24 October 2017

Trouble Ahead As Caretaker Chairmen Seek To Stop Rivers LG Polls

Trouble Ahead As Caretaker Chairmen Seek To Stop Rivers LG Polls

Trouble Ahead As Caretaker Chairmen Seek To Stop Rivers LG Polls
There seems to be trouble in the political atmosphere in Rivers State as controversies continue to emerge ahead of the local government elections scheduled to hold in February 2018.
This comes amid the long drawn legal battle over the last two years on the local government polls conducted by the past administration in April 2015.
The elections were eventually quashed in July 2015 by the Federal High Court in Port Harcourt while the elected chairmen were also sacked.
However, the current Caretaker Committee Chairmen of the 23 Local Government Areas in the state have raised an alarm over what they described as an “abuse of court processes”, should polls be conducted next year as slated.
They also alleged that a Special Court of Appeal Panel set up by the President of the Court of Appeal, set to sit in Port Harcourt on October 25 over the controversial matter of the administration of the councils in the State, would be acting against judicial order to sit on a matter when it is pending at the Supreme Court.
The caretaker chairmen further called on the Chief Justice of Nigeria and the National Judicial Council to urgently intervene in the matter to avert what they described as “possible anarchy” in the state.

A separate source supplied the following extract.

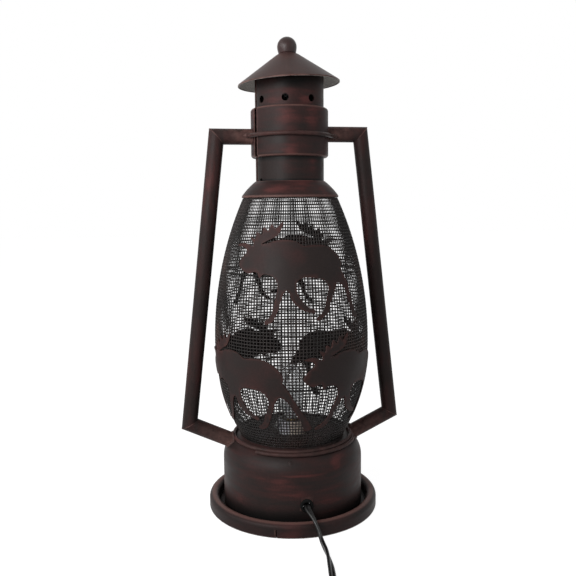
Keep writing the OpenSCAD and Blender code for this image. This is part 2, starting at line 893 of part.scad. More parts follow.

Spokesman for the group and Caretaker Chairman of ONELGA, Osy Olisa, alleged on Tuesday that the opposition was trying to use the Appeal Court to get into office through the back door.
Olisa, who also acts as their legal adviser, said, “On July 9, 2015, the Federal High Court granted an application at the instance of the Peoples Democratic Party (PDP) and set aside the purported local government election conducted in disobedience of its orders and while the matter was still pending before it.”

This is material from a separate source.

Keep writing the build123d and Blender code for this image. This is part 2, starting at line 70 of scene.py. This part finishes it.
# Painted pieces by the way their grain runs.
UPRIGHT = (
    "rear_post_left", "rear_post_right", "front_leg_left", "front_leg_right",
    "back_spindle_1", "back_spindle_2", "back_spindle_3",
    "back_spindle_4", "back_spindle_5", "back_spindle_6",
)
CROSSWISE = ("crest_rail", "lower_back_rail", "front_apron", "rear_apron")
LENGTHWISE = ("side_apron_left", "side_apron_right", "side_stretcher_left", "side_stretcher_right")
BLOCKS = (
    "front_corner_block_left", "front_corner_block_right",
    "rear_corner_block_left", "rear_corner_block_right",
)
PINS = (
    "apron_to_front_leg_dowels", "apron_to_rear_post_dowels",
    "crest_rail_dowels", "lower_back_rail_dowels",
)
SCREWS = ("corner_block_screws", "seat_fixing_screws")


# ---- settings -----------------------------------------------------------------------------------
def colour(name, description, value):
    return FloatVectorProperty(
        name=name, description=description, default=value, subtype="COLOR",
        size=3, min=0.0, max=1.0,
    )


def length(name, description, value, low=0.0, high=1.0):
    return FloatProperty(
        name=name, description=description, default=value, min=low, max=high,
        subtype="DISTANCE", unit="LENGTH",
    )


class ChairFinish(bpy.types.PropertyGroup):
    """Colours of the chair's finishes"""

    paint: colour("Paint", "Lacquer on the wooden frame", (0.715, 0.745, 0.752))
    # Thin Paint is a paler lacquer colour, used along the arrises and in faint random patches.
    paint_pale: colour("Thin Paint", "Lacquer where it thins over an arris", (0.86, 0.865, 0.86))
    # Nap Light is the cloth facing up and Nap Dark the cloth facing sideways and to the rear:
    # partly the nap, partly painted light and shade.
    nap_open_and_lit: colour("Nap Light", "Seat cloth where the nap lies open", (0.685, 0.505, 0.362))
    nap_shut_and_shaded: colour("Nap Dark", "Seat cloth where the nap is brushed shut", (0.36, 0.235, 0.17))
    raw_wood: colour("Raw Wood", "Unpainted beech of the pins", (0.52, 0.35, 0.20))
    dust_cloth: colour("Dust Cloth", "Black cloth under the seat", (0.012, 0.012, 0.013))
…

“The All Progressives Congress (APC) later commenced an action before the Rivers State High Court seeking to validate the purported elections conducted in defiance of the law and it was dismissed by the court.

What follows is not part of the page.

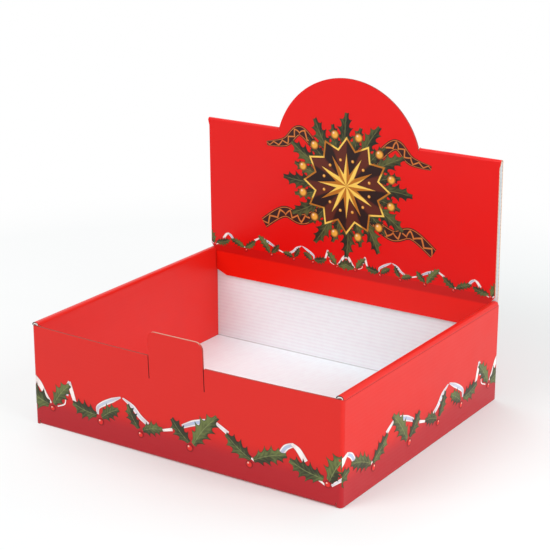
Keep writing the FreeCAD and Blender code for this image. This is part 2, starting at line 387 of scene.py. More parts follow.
def shade(*screen: int) -> Colour:
    """Turns a colour as a screen shows it into the light it stands for.

    Args:
        screen: Its red, green and blue, from 0 to 255.

    Returns:
        The colour, with full cover.
    """
    red, green, blue = (
        part / 12.92 if part <= 0.04045 else ((part + 0.055) / 1.055) ** 2.4
        for part in (value / 255 for value in screen))
    return (red, green, blue, 1.0)


@dataclass(frozen=True)
class BoardFinishes:
    """The finishes of the board: its printed face, its white face and its cut edge."""

    sizes: Sizes
    red: Colour = shade(217, 31, 22)
    header_red: Colour = shade(225, 5, 0)
    deep_red: Colour = shade(178, 27, 36)
    band_red: Colour = shade(201, 15, 10)
    tuck_red: Colour = shade(234, 22, 6)
    white: Colour = shade(239, 249, 252)
    rib_grey: Colour = shade(233, 237, 243)
    paper: Colour = shade(236, 206, 182)
    # Darkest core colour: painted shade in the flute gaps, and flecks in the paper's fibre grain.
    gap: Colour = shade(104, 66, 50)
    # Painted shade inside the front wall's narrow slits.
    slit_shade: Colour = shade(104, 22, 20)
    # Darker red-brown of edge-on cut edges: painted shade, with red print pulled over the edge.
    edge_shade_and_ink: Colour = shade(165, 44, 36)
    # Painted shade: near-black for the dark cavity behind each roll's cut end.
    roll_end_shade: Colour = shade(34, 18, 16)
    rim: Colour = shade(244, 238, 232)
    # Painted shade in the score line along the foot of each roll.
    score_shade_red: Colour = shade(120, 12, 14)
    # Painted shade along the inside of the crease between the floor and the back wall.
    crease_shade: Colour = shade(116, 110, 114)
    soft: float = 1.0 * MM
    liner_roughness: float = 0.62
    edge_roughness: float = 0.8
    print_low: float = 16.0 * MM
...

“On June 20, 2016, the Court of Appeal in appeal no CA/PH/26M/2016, granted some members of the All Progressives Congress leave to appeal against the ruling of the Federal High Court which set aside the purported election; these persons were neither parties to the suit nor were they candidates or winners of any election at the time the originating summons was commenced by the PDP at The Federal High Court.”
But the All Progressives Congress (APC) in the state supported the decision of the Court of Appeal, saying no law has been broken.
A former member of the Rivers State House of Assembly, Augustine Ngo, who also contested in the controversial polls in 2015, said the Peoples Democratic Party (PDP) was yet to obtain a restraining order on the suit in the Court of Appeal.
Ngo said, “There is no matter at the Supreme Court. What is in the Supreme Court is an appeal as to whether the PDP will get a stay of execution on the suit at the Court of Appeal and they have not obtained the order.
“If they have it they should present it before the panel and the justices of the Court of Appeal will remove their hands from the matter.”